Scripts that build objects:
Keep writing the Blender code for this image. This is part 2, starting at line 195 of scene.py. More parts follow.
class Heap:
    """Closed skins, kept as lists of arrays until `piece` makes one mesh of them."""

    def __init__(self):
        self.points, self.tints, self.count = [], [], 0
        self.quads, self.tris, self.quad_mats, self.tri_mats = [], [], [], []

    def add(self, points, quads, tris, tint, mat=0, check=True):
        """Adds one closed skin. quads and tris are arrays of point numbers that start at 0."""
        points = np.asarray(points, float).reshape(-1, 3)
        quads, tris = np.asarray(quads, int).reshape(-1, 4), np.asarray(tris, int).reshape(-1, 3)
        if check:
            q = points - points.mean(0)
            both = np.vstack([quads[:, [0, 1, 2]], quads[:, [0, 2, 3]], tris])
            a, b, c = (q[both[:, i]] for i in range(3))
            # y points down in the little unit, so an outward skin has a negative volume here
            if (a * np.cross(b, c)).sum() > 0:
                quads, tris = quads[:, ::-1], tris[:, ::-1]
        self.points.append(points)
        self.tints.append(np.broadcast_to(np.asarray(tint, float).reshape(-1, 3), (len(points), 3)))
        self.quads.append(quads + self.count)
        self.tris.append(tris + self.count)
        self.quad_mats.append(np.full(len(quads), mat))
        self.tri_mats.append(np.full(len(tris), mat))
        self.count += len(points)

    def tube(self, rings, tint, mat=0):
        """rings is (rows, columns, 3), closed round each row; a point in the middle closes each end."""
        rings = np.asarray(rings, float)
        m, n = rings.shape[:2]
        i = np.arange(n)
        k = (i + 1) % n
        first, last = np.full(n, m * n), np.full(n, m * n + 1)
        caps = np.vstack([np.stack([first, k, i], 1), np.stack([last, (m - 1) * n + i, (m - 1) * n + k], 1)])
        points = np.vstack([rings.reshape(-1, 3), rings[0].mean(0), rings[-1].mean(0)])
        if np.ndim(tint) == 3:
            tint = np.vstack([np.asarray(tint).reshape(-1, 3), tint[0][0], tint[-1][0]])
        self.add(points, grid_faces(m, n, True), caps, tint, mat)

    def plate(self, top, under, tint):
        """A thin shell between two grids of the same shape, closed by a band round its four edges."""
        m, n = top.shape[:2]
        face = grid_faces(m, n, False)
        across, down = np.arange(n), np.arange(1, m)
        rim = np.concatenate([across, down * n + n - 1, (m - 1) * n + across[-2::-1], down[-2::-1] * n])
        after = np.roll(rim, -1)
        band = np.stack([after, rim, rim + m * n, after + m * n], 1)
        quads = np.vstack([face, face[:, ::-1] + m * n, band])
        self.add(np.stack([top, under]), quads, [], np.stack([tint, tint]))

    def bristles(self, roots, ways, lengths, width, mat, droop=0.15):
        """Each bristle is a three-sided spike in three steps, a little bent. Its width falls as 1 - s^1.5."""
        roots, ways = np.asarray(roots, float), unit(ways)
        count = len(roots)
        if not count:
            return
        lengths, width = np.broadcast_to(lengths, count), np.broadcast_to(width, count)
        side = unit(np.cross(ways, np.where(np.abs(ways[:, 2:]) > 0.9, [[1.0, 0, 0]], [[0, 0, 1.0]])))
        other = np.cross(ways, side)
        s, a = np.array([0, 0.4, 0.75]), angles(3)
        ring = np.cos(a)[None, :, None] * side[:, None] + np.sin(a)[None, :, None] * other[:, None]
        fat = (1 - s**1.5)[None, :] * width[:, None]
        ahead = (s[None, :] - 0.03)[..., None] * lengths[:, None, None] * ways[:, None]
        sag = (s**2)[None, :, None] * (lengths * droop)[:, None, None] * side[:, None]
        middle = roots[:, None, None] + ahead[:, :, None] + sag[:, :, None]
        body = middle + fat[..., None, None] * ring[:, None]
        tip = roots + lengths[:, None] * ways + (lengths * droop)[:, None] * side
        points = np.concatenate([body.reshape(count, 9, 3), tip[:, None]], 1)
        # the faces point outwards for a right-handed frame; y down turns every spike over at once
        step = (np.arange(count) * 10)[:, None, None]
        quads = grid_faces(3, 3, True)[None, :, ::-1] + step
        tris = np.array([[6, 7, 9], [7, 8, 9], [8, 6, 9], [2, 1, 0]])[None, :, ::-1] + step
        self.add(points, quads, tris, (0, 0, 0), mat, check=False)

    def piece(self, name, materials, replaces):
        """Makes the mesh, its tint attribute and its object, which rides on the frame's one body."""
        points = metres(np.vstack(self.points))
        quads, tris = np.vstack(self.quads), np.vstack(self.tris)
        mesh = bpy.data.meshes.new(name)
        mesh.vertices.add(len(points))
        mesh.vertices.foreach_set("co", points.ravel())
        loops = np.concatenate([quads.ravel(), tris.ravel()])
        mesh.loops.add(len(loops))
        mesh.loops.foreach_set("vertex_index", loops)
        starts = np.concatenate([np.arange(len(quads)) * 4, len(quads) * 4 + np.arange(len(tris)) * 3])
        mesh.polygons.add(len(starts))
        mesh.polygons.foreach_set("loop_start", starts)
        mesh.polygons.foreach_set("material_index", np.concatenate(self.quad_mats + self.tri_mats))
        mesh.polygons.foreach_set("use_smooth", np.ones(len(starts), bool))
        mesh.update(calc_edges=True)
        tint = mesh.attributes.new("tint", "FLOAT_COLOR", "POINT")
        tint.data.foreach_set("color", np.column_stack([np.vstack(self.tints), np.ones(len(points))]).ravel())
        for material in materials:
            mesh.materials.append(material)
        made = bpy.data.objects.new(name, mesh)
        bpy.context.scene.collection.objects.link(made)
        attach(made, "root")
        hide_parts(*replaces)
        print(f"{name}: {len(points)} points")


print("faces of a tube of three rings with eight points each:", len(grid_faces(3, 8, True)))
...
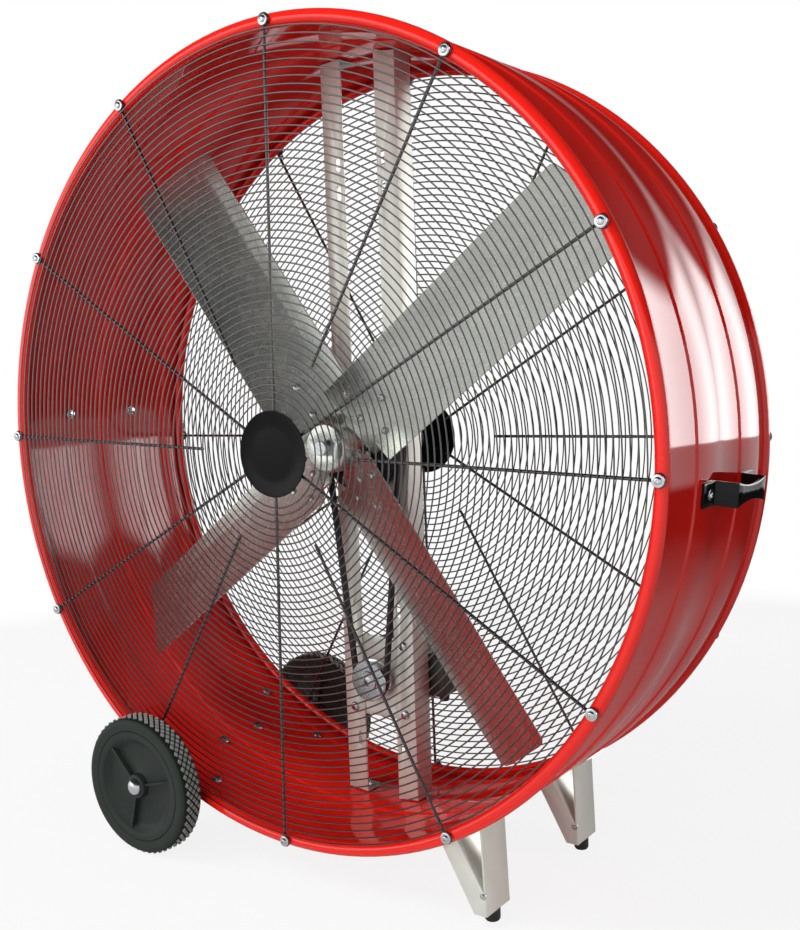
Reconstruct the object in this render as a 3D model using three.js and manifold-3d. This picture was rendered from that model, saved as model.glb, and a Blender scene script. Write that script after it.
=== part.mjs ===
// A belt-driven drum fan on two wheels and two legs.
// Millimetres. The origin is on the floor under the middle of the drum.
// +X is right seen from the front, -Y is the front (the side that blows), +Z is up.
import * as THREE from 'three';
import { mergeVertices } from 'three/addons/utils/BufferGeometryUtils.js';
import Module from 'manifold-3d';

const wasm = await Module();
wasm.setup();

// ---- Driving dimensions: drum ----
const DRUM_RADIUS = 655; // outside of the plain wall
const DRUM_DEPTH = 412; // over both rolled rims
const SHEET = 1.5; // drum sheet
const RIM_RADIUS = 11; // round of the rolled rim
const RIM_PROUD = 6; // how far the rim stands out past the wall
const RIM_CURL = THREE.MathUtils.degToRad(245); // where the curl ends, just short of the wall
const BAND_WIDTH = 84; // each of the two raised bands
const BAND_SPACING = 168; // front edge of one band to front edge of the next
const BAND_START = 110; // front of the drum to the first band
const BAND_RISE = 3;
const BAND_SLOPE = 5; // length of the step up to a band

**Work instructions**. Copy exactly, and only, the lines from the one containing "Reconstruct the object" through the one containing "const BAND_SLOPE = 5;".

**Result of this exercise**.
Reconstruct the object in this render as a 3D model using three.js and manifold-3d. This picture was rendered from that model, saved as model.glb, and a Blender scene script. Write that script after it.
=== part.mjs ===
// A belt-driven drum fan on two wheels and two legs.
// Millimetres. The origin is on the floor under the middle of the drum.
// +X is right seen from the front, -Y is the front (the side that blows), +Z is up.
import * as THREE from 'three';
import { mergeVertices } from 'three/addons/utils/BufferGeometryUtils.js';
import Module from 'manifold-3d';

const wasm = await Module();
wasm.setup();

// ---- Driving dimensions: drum ----
const DRUM_RADIUS = 655; // outside of the plain wall
const DRUM_DEPTH = 412; // over both rolled rims
const SHEET = 1.5; // drum sheet
const RIM_RADIUS = 11; // round of the rolled rim
const RIM_PROUD = 6; // how far the rim stands out past the wall
const RIM_CURL = THREE.MathUtils.degToRad(245); // where the curl ends, just short of the wall
const BAND_WIDTH = 84; // each of the two raised bands
const BAND_SPACING = 168; // front edge of one band to front edge of the next
const BAND_START = 110; // front of the drum to the first band
const BAND_RISE = 3;
const BAND_SLOPE = 5; // length of the step up to a band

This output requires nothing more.